Embarkation at MY THO on the Mekong.
Our home for the next 8 days, the RV Mekong Pandaw, she is about a meter
wider than our Irrawaddy boat, the RV Orient and she was also longer
and had a deeper draft, but like the original Irrawaddy Flotilla steamers.
She also had a forward saloon which was located
where we had spent our open air cocktail hour(s) on the Irrawaddy.
The result of losing this ‘spot’ required us to slum it on the upper
deck, as you can see we managed to overcome this hardship,
settling down to cocktails, before dinner. Then down to the
dinning room below with our 31 fellow explorers.
As can be seen some very large ships come right up the Mekong.
A traditional rice boat being loaded with rice husks
at a modern rice processing factory.
The River was teaming with craft of all shapes and sizes,
this modern wharf was loading bagged rice into a small
traditional Mekong wooden trading boat and unloading
general cargo.
Note: the modern suction dredger in the foreground,
it will soon be off to Saigon.
To add to the river confusion every so often a small settlement would appear with
it’s wedding cake church and an assortment of ferry boats crossing the river.
All the churches that we could see looked immaculate.
We were rudely awakened the next morning by a great
commotion of clanging & banging just outside our cabin door.
The reason for this was a total mystery as we had moored
for the night, in mid river with not a thing in sight.
It turned out that this was one of the many dredging sites along the
river which were feeding the endless string of barges of fill being
used to lift Saigon above the flood levels of it’s adjacent paddies
which were being fast gobbled up by development.
They were the boats we had seen from roof of the Hotel Majestic
on the Saigon river front.
The noise was from the drag line which was perched on a flat deck pontoon.
The barges were all of steel and self propelled, they
varied considerably in both age and size.
This operation provided endless entertainment during breakfast
as we all tried to work out the hierarchy of who had preference for loading.
The second day involved a trip along the small Sadec Canel
The Canal was also home to a floating market.
The produce being offered for sale is fixed to the boats mast.
A straw hat indicates the boat is for sale.
Shops also line the river bank this is a pot shop.

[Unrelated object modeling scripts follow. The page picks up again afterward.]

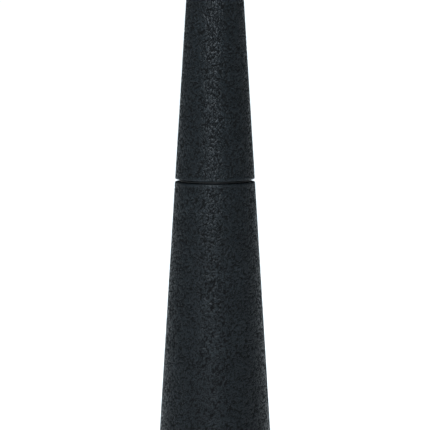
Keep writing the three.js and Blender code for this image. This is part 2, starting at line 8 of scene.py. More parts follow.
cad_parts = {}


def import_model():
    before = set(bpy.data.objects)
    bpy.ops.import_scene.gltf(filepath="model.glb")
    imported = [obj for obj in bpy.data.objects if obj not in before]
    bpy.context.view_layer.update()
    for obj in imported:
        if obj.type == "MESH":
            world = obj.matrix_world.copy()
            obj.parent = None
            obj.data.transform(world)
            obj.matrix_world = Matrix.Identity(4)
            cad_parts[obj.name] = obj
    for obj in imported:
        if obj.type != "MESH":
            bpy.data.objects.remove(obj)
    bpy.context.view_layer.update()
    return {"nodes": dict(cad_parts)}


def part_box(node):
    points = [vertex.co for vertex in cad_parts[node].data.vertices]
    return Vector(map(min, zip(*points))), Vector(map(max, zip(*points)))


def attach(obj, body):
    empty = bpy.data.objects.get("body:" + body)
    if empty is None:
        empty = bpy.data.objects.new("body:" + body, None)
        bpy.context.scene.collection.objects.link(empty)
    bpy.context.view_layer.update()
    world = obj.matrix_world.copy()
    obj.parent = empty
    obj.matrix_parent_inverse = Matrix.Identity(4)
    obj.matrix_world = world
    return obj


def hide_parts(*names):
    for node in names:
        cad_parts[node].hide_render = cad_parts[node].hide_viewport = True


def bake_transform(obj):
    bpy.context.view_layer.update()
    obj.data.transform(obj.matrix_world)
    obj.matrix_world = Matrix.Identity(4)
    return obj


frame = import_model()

MM = 0.001
NODES = frame["nodes"]
SEAM_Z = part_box("body_shell")[1].z
HEAD_BASE_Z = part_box("head_shell")[0].z

CASTING_FACETS = 36  # facets round the turned CAD nodes, by size
INNER_FACETS = 24
SHAFT_FACETS = 16
THREE_FOLD = 3  # screws, arms and lugs come in threes

CASTING_COLUMNS = 300  # facets round the pieces made here
LARGE_COLUMNS = 128
SMALL_COLUMNS = 64

ON_AXIS = 1e-6  # a point nearer to the axis than this lies on it
SHARP = math.radians(35)  # an edge that turns by more than this is a sharp one


# ---------------------------------------- outlines, read from the frame

def half_plane_cut(node, angle):
    """Where a node's faces cross a half plane: pairs of keys, and each key's (radius, height)."""
    mesh = NODES[node].data
    mesh.calc_loop_triangles()
    normal = Vector((-math.sin(angle), math.cos(angle), 0))
    outward = Vector((math.cos(angle), math.sin(angle), 0))
    places = {}
    segments = []
    for triangle in mesh.loop_triangles:
        corners = [mesh.vertices[i].co for i in triangle.vertices]
        ends = []
        for a, b in zip(corners, corners[1:] + corners[:1]):
            side_a = a.dot(normal)
            side_b = b.dot(normal)
            if (side_a >= 0) != (side_b >= 0):
                key = frozenset((a.to_tuple(7), b.to_tuple(7)))
                point = a.lerp(b, side_a / (side_a - side_b))
                places.setdefault(key, Vector((point.dot(outward), point.z)))
                ends.append(key)
        if len(ends) == 2 and sum(places[end].x for end in ends) > 0:
            segments.append(ends)
    return segments, places


def chains(segments):
    """The segments' keys, in order along each line that the segments form."""
    beside = {}
    for a, b in segments:
        beside.setdefault(a, []).append(b)
        beside.setdefault(b, []).append(a)
    found = []
    while beside:
        start = next((key for key, near in beside.items() if len(near) == 1), next(iter(beside)))
        chain = [start]
        near = beside.pop(start)
        while near:
            onward = [key for key in near if key in beside]
            if not onward:
                break
            chain.append(onward[0])
            near = beside.pop(onward[0])
        found.append(chain)
    return found


def outlines(node, facets):
    """The (radius, height) loops of a turned node, anticlockwise, the longest first."""
    segments, places = half_plane_cut(node, math.pi / 2 - math.pi / facets)
    found = []
    for chain in chains(segments):
        loop = [places[key].copy() for key in chain]
        for point in loop:
            point.x /= math.cos(math.pi / facets)
        if sum(a.cross(b) for a, b in zip(loop, loop[1:] + loop[:1])) < 0:
            loop.reverse()
        found.append(without_straights(loop))
    return sorted(found, key=length_of, reverse=True)


def outline(node, facets):
    return outlines(node, facets)[0]


def length_of(loop):
    return sum((b - a).length for a, b in zip(loop, loop[1:]))


def without_straights(loop):
    """The loop without repeated points and without those in the middle of a straight stretch."""
    kept = []
    for before, point, after in zip(loop[-1:] + loop[:-1], loop, loop[1:] + loop[:1]):
        into = point - before
        out = after - point
        bends = abs(into.cross(out)) > 0.02 * into.length * out.length
        if into.length > ON_AXIS and (bends or on_axis(point)):
            kept.append(point)
    return kept


def on_axis(point):
    return point.x < ON_AXIS


def rounded(loop, radius):
    """The loop with each corner turned into a short arc, and a point beside the arc where there is room."""
    ARC_STEPS = 4
    BESIDE = 1.6  # distance of that point from the corner, as a share of the arc's reach
    ROOM = 4  # and how long the stretch has to be for it
    result = []
    for before, point, after in zip(loop[-1:] + loop[:-1], loop, loop[1:] + loop[:1]):
        into = before - point
        out = after - point
        if on_axis(point) or min(into.length, out.length) < ON_AXIS:
            result.append(point)
            continue
        reach = min(radius, 0.4 * into.length, 0.4 * out.length)
        start = point + into.normalized() * reach
        end = point + out.normalized() * reach
        if into.length > ROOM * reach:
            result.append(point + into.normalized() * reach * BESIDE)
        for i in range(ARC_STEPS + 1):
            t = i / ARC_STEPS
            result.append(start.lerp(point, t).lerp(point.lerp(end, t), t))
        if out.length > ROOM * reach:
            result.append(point + out.normalized() * reach * BESIDE)
    return result


def divided(points, step):
    """The points of a line, with more between them so that none are further apart than step."""
    result = []
    for a, b in zip(points, points[1:]):
        parts = max(1, math.ceil((b - a).length / step))
        result += [a.lerp(b, i / parts) for i in range(parts)]
    return result + points[-1:]


# ---------------------------------------- meshes

def make(name, vertices, faces):
    """An object with smooth shading, except at its sharp edges."""
    mesh = bpy.data.meshes.new(name)
    mesh.from_pydata(vertices, [], faces)
    mesh.update()
    mesh.shade_smooth()
    mesh.set_sharp_from_angle(angle=SHARP)
    piece = bpy.data.objects.new(name, mesh)
    bpy.context.scene.collection.objects.link(piece)
    return piece


def skinned(rings, closed):
    """The vertices and faces of a skin over rings of points. A ring of one point is an end on the axis."""
    vertices = []
    starts = []
    for ring in rings:
        starts.append(len(vertices))
        vertices += ring
    faces = []
    pairs = list(zip(range(len(rings)), list(range(1, len(rings))) + [0]))
    for low, high in pairs if closed else pairs[:-1]:
        columns = max(len(rings[low]), len(rings[high]))
        for j in range(columns):
            k = (j + 1) % columns
            corners = []
            for row, column in ((low, j), (low, k), (high, k), (high, j)):
                index = starts[row] + (column if len(rings[row]) > 1 else 0)
                if index not in corners:
                    corners.append(index)
            if len(corners) > 2:
                faces.append(corners)
    return vertices, faces


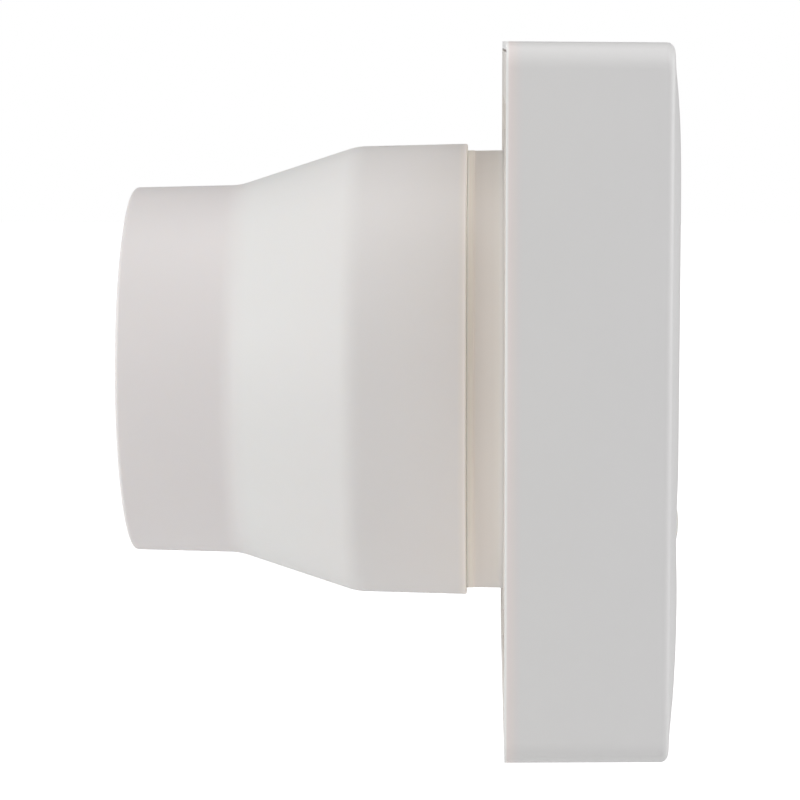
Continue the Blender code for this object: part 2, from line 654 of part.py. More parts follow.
def impeller():
    hub = [(4 * MM, 2.3 * MM), (4 * MM, 14 * MM), (3 * MM, 18 * MM), (0, HUB_RADIUS),
           (-21 * MM, HUB_RADIUS), (-21 * MM, 19.2 * MM), (-0.5 * MM, 19.2 * MM), (1.6 * MM, 15 * MM),
           (1.6 * MM, 5.5 * MM), (-20 * MM, 5.5 * MM), (-20 * MM, 2.3 * MM)]
    made = add_object("impeller", turned(hub, 35), grey_plastic())
    blades = bmesh.new()
    for number in range(BLADE_COUNT):
        add_copy(blades, loft(blade(360 / BLADE_COUNT * number)))
    fuse(made, blades)
    clip = [(-20.3 * MM, 2.3 * MM), (-20.3 * MM, 4.6 * MM), (-22.2 * MM, 4 * MM), (-22.2 * MM, 2.3 * MM)]
    add_object("impeller_clip", turned(clip, 16), steel())


def flap_outline(side, knuckles):
    """Half a disc whose straight edge has a tongue at each knuckle; side is its way along Y."""
    straight, tongue, notch = 2.7 * MM, 0.9 * MM, 5 * MM
    ends = 52.3 * MM
    points = [(straight, -ends)]
    for low, high in knuckles:
        points += [(straight, low), (tongue, low), (tongue, high), (straight, high)]
    points += [(straight, ends), (notch, ends)]
    first = math.acos(notch / FLAP_RADIUS)
    steps = 24
    for i in range(steps + 1):
        turn = first - 2 * first * i / steps
        points.append((FLAP_RADIUS * math.cos(turn), FLAP_RADIUS * math.sin(turn)))
    points.append((notch, -ends))
    return [(side * y, z) for y, z in points]


def shutter_flap(name, side, knuckles):
    back = FLAP_FRONT - FLAP_THICKNESS
    made = add_object(name, extruded(flap_outline(side, knuckles), back, FLAP_FRONT), grey_plastic(),
                      (PIN_X, 0, 0))
    barrels = bmesh.new()
    for low, high in knuckles:
        add_cylinder(barrels, (PIN_X, 0, low + 0.05 * MM), (PIN_X, 0, high - 0.05 * MM), KNUCKLE_RADIUS, 16)
    fuse(made, barrels)
    ribs = bmesh.new()
    for height in (-26 * MM, 26 * MM):
        span = sorted((side * 8 * MM, side * 42 * MM))
        add_box(ribs, (back - 1 * MM, span[0], height - 0.5 * MM), (back + 0.5 * MM, span[1], height + 0.5 * MM))
    fuse(made, ribs)
    cut(made, cylinder((PIN_X, 0, -0.06), (PIN_X, 0, 0.06), KNUCKLE_BORE, 12))


def shutter_spring(name, side, low, high):
    """A light coil round the pin with one leg along its flap."""
    turns, per_turn, radius = 3, 7, 1.75 * MM
    wire = 0.25 * MM
    leg_x = FLAP_FRONT - FLAP_THICKNESS - wire - GAP
    points = [(PIN_X + (leg_x - PIN_X), side * 9 * MM, low), (leg_x, side * 3 * MM, low)]
    start = math.atan2(leg_x - PIN_X, 0)
    count = turns * per_turn
    for i in range(count + 1):
        share = i / count
        turn = start + side * math.tau * turns * share
        points.append((PIN_X + radius * math.sin(turn), side * radius * math.cos(turn),
                       low + (high - low) * share))
    curve = bpy.data.curves.new(name, "CURVE")
    curve.dimensions = "3D"
    spline = curve.splines.new("POLY")
    spline.points.add(len(points) - 1)
    for place, point in zip(spline.points, points):
        place.co = (point[0] - PIN_X, point[1], point[2], 1)
    curve.bevel_depth = wire
    curve.bevel_resolution = 1
    curve.use_fill_caps = True
    made = bpy.data.objects.new(name, curve)
    made.location = (PIN_X, 0, 0)
    bpy.context.collection.objects.link(made)
    curve.materials.append(steel())


def shutter():
    add_object("shutter_pin", cylinder((PIN_X, 0, -PIN_HALF_LENGTH), (PIN_X, 0, PIN_HALF_LENGTH), PIN_RADIUS, 12),
               steel())
    wide, middle = (39 * MM, 51 * MM), (3 * MM, 15 * MM)
    shutter_flap("shutter_flap_left", -1, ((-wide[1], -wide[0]), middle))
    shutter_flap("shutter_flap_right", 1, ((-middle[1], -middle[0]), wide))
    shutter_spring("shutter_spring_left", -1, 15.9 * MM, 20.5 * MM)
    shutter_spring("shutter_spring_right", 1, -20.5 * MM, -15.9 * MM)


def circuit_board():
    front = BOARD_BACK + BOARD_THICKNESS
    tab_half, tab_high = 11 * MM, -33 * MM
    outline = [(-BOARD_HALF, BOARD_LOW), (BOARD_HALF, BOARD_LOW), (BOARD_HALF, BOARD_HIGH), (tab_half, BOARD_HIGH),
               (tab_half, tab_high), (-tab_half, tab_high), (-tab_half, BOARD_HIGH), (-BOARD_HALF, BOARD_HIGH)]
    made = add_object("circuit_board", extruded(outline, BOARD_BACK, front), board_green())
    holes = bmesh.new()
    for number, side in enumerate((1, -1), start=1):
        spot = (side * BOARD_SCREW_Y, BOARD_SCREW_Z)
        add_cylinder(holes, (0.02, *spot), (0.03, *spot), 2 * MM, 12)
    cut(made, holes)
    rest = front + GAP
    add_object("relay", box((rest, -0.036, -0.070), (rest + 11 * MM, -0.020, -0.058)), black_plastic())
    add_object("film_capacitor", box((rest, -0.014, -0.077), (rest + 10 * MM, 0.004, -0.069)), blue_plastic())
    can = [(rest, 0), (rest, 4 * MM), (rest + 10.4 * MM, 4 * MM), (rest + 11 * MM, 3.4 * MM), (rest + 11 * MM, 0)]
    add_object("smoothing_capacitor", turned(can, 20, (0, 0.012, -0.060), ring=False), black_plastic())
    sensor = [(rest, 0), (rest, 5.2 * MM), (rest + 0.8 * MM, 5.2 * MM), (rest + 0.8 * MM, 4.5 * MM),
              (rest + 7.6 * MM, 4.5 * MM), (rest + 8 * MM, 4.1 * MM), (rest + 8 * MM, 0)]
    add_object("sensor_can", turned(sensor, 24, (0, 0, LENS_HEIGHT), ring=False), steel())
    trimmers(rest)


def trimmers(rest):
    """Two turning knobs with a screwdriver slot, each in a square base."""
    for number, (name, y) in enumerate(zip(("timer_trimmer", "light_trimmer"), TRIMMER_Y), start=1):
        centre = Vector((0, y, TRIMMER_Z))
        half = 4 * MM
        base = add_object(f"trimmer_base_{number}", box((rest, y - half, centre.z - half),
                                                        (rest + 3.6 * MM, y + half, centre.z + half)), blue_plastic())
        knob_back = rest + 2 * MM
        cut(base, cylinder((knob_back - GAP, y, centre.z), (rest + 6 * MM, y, centre.z), 3 * MM + GAP, 20))
        origin = (knob_back, y, centre.z)
        knob = add_object(name, cylinder(origin, (rest + 7 * MM, y, centre.z), 3 * MM, 20), white_plastic(), origin)
        cut(knob, box((rest + 5.9 * MM, y - 2.4 * MM, centre.z - 0.5 * MM),
                      (rest + 8 * MM, y + 2.4 * MM, centre.z + 0.5 * MM)))


def control_cover():
    """A lid over the board, open to the rear, with holes for the sensor and the trimmers."""
    back, front = BOARD_BACK - 2 * MM, BOARD_BACK + BOARD_THICKNESS + 13.4 * MM
    wall, clear = 1.2 * MM, 0.6 * MM
    half, low, high = BOARD_HALF + clear, BOARD_LOW - clear, BOARD_HIGH + clear
    made = add_object("control_cover", box((back, -half - wall, low - 0.5 * wall), (front, half + wall, high + wall)),
                      white_plastic())
    fuse(made, box((back + 0.1 * MM, -12.8 * MM, high - 2 * MM), (front - 3 * MM, 12.8 * MM, -31.2 * MM)))
    cut(made, box((back - 1 * MM, -half, low), (front - wall, half, high)))
    cut(made, box((back - 2 * MM, -11.6 * MM, high - 4 * MM), (front - 3 * MM - wall, 11.6 * MM, -32.4 * MM)))
    holes = cylinder((0.02, 0, LENS_HEIGHT), (0.05, 0, LENS_HEIGHT), 5 * MM, 24)
    for y in TRIMMER_Y:
        add_cylinder(holes, (0.028, y, TRIMMER_Z), (0.05, y, TRIMMER_Z), 3.5 * MM, 16)
    for side in (1, -1):
        add_cylinder(holes, (0.03, side * BOARD_SCREW_Y, BOARD_SCREW_Z), (0.05, side * BOARD_SCREW_Y, BOARD_SCREW_Z), 2 * MM, 12)
    for outward in (0, 2.6 * MM):
        add_cylinder(holes, (LEAD_X, LEAD_Y + outward, high - 2 * MM), (LEAD_X, LEAD_Y + outward, high + 3 * MM),
                     1.15 * MM, 12)
    cut(made, holes)
    for number, side in enumerate((1, -1), start=1):
        head = (front + GAP, side * BOARD_SCREW_Y, BOARD_SCREW_Z)
        screw(f"board_screw_{number}", head, -1, 15 * MM, 1.5 * MM, 3 * MM, 1.8 * MM)


def terminals():
    low, high = Vector((PLATE_THICKNESS + GAP, -0.081, -0.057)), Vector((15.5 * MM, -0.055, -0.046))
    made = add_object("terminal_block", box(low, high), white_plastic())
    holes = bmesh.new()
    for number in range(3):
        y = TERMINAL_Y + (number - 1) * TERMINAL_PITCH
        add_cylinder(holes, (9 * MM, y, TERMINAL_Z), (0.03, y, TERMINAL_Z), 2.7 * MM, 16)
        add_box(holes, (4.5 * MM, y - 2.2 * MM, -0.06), (8 * MM, y + 2.2 * MM, -0.0535))
        screw(f"terminal_screw_{number + 1}", (12.4 * MM, y, TERMINAL_Z), -1, 2.8 * MM, 1.4 * MM, 2.3 * MM, 1.2 * MM)
    cut(made, holes)
    grommet = [(GAP, 3.4 * MM), (GAP, 4.6 * MM), (PLATE_THICKNESS + GAP, 4.6 * MM),
               (PLATE_THICKNESS + GAP, 6.5 * MM), (PLATE_THICKNESS + 2.2 * MM, 6.1 * MM),
               (PLATE_THICKNESS + 2.2 * MM, 3.4 * MM)]
    add_object("cable_grommet", turned(grommet, 24, CABLE_HOLE), rubber())
    post_top = PLATE_THICKNESS - 1 * MM + 5.6 * MM
    bar = add_object("cable_clamp", box((post_top + GAP, -0.0825, -0.0662), (post_top + 3 * MM, -0.0545, -0.0598)),
                     white_plastic())
    bores = bmesh.new()
    for number, side in enumerate((1, -1), start=1):
        y = CLAMP_Y + side * CLAMP_SPREAD
        add_cylinder(bores, (0, y, CLAMP_Z), (0.02, y, CLAMP_Z), 1.9 * MM, 12)
        screw(f"clamp_screw_{number}", (post_top + 3 * MM + GAP, y, CLAMP_Z), -1, 2.6 * MM, 1.5 * MM, 2.9 * MM, 1.8 * MM)
    cut(bar, bores)


def lead(name, points):
    """An insulated wire along a smooth curve through the points."""
    route = []
    for i in range(len(points) - 1):
        before, start = Vector(points[max(i - 1, 0)]), Vector(points[i])
        end, after = Vector(points[i + 1]), Vector(points[min(i + 2, len(points) - 1)])
        for step in range(4):
            t = step / 4
            route.append(0.5 * (2 * start + (end - before) * t + (2 * before - 5 * start + 4 * end - after) * t * t
                                + (3 * start - before - 3 * end + after) * t ** 3))
    route.append(Vector(points[-1]))
    curve = bpy.data.curves.new(name, "CURVE")
    curve.dimensions = "3D"
    spline = curve.splines.new("POLY")
    spline.points.add(len(route) - 1)
    for place, point in zip(spline.points, route):
        place.co = (*point, 1)
    curve.bevel_depth = 0.8 * MM
    curve.bevel_resolution = 1
    curve.use_fill_caps = True
    made = bpy.data.objects.new(name, curve)
    bpy.context.collection.objects.link(made)
    curve.materials.append(blue_plastic() if name.endswith("1") else black_plastic())


def motor_leads():
    """Two wires from the coil's flange, round the motor and down into the control cover."""
    for number, outward in enumerate((2.6 * MM, 0), start=1):
        lead(f"motor_lead_{number}",
             [(0.0345, 0.0174, 0.0380 + outward), (0.0345, 0.0262, 0.0370 + outward),
              (0.0335, 0.0325 + outward * 0.8, 0.0270 + outward * 0.6), (0.0300, 0.0350 + outward, 0.004),
              (0.0270, 0.0345 + outward, -0.022), (LEAD_X, LEAD_Y + outward, -0.040),
              (LEAD_X, LEAD_Y + outward, -0.0535)])


def build():
    clear_scene()
    front_cover()
    sensor_lens()
    back_plate()
    fan_duct()
    duct_adaptor()
    duct_screws()
    motor_bracket()
    bracket_mounts()
    stator()
    coil()
    rotor()
    bearings()
    motor_screws()
    impeller()
    shutter()
    circuit_board()
    control_cover()
    terminals()
    motor_leads()


build()
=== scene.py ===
import json
import math

import bmesh
import bpy
from mathutils import Matrix, Vector


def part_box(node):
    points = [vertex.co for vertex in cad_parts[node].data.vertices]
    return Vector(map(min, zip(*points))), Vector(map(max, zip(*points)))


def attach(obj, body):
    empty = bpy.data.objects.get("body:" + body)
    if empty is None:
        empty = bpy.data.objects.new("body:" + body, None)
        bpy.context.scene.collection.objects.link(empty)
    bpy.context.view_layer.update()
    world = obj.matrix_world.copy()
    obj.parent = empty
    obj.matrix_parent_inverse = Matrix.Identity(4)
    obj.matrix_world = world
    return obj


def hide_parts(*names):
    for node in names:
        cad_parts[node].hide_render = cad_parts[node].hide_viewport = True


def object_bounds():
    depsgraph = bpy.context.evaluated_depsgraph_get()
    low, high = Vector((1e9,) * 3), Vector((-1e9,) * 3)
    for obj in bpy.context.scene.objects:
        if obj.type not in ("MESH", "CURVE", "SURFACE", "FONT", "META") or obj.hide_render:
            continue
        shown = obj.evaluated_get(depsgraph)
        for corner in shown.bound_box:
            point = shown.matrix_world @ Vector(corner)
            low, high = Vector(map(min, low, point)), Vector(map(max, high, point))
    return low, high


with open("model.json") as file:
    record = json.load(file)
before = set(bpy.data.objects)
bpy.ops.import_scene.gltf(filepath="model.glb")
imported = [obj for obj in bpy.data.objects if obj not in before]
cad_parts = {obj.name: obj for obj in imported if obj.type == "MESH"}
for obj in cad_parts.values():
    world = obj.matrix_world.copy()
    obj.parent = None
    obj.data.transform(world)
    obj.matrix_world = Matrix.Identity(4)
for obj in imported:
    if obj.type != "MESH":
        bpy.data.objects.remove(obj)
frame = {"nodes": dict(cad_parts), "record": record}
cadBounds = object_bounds()
mm = 0.001
bodyOf = {node: body for body, nodes in frame["record"]["behaviour"]["bodies"].items() for node in nodes}


def linearColour(hexColour):
    channels = [int(hexColour[i:i + 2], 16) / 255 for i in (0, 2, 4)]
    return [c / 12.92 if c <= 0.04045 else ((c + 0.055) / 1.055) ** 2.4 for c in channels] + [1.0]


def addNode(tree, kind, settings=None, links=None):
    node = tree.nodes.new(kind)
    for name, value in (settings or {}).items():
        if isinstance(name, int) or name in node.inputs:
            node.inputs[name].default_value = value
        else:
            setattr(node, name, value)
    for name, source in (links or {}).items():
        tree.links.new(source, node.inputs[name])
    return node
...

The town also has its church of course.
A fully loaded rice husk boat.
As with the old London Hay Boats on the Thames, it looks just a little top heavy.
After landing at a builders merchants wharf we
walked down a footpath to a sweet factory.
Basically toffee, which starts as palm shugger which
is heated in a giant woke over a coconut shell fire.
It is then poured into long strip moulds which are cut into squares.
Each piece being wrapped by hand and the
finished product is sent all over Vietnam.